Market liquidity will be reduced by this practice. Both market depth and the
bid-ask spread will be affected. Market depth will fall as ordinary investors leave the market. The bid-ask spread will rise as investors perceive that inside information is in the hands of a group of analysts and institutional investors who will, presumably, use it for their own advantage at the expense of ordinary investors. c.
One source of increased cost is that the firm may contravene the new
Regulation FD, opening itself up to fines and litigation. Such contravention could be inadvertent, resulting, say, from a casual comment by a firm manager to an institutional investor. Alternatively, since the regulation is new, the firm may not be fully aware of its detailed provisions. As a result, the manager may feel that it is better to say nothing. A second source of increased cost may be an increase in expected costs of litigation.
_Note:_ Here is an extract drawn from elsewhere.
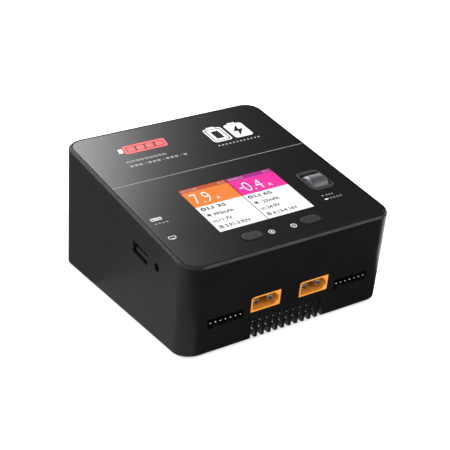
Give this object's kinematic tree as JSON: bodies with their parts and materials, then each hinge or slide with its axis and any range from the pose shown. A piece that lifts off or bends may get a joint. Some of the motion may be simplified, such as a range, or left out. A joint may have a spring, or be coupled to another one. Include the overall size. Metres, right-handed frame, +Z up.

No forecast can be completely accurate. If the firm publicly releases a financial forecast that turns out not to be met, it will likely face litigation or, at the least, a substantial drop on its share price. However, if the forecast had been informally released to, say, an analyst, and allowed to filter into the market through that analyst’s recommendations, it is the analyst who will bear much of the cost of not meeting the forecast. Another cost is the direct cost of disseminating the information to a wider audience. These could include, for example, increased costs of conference calls and web page design.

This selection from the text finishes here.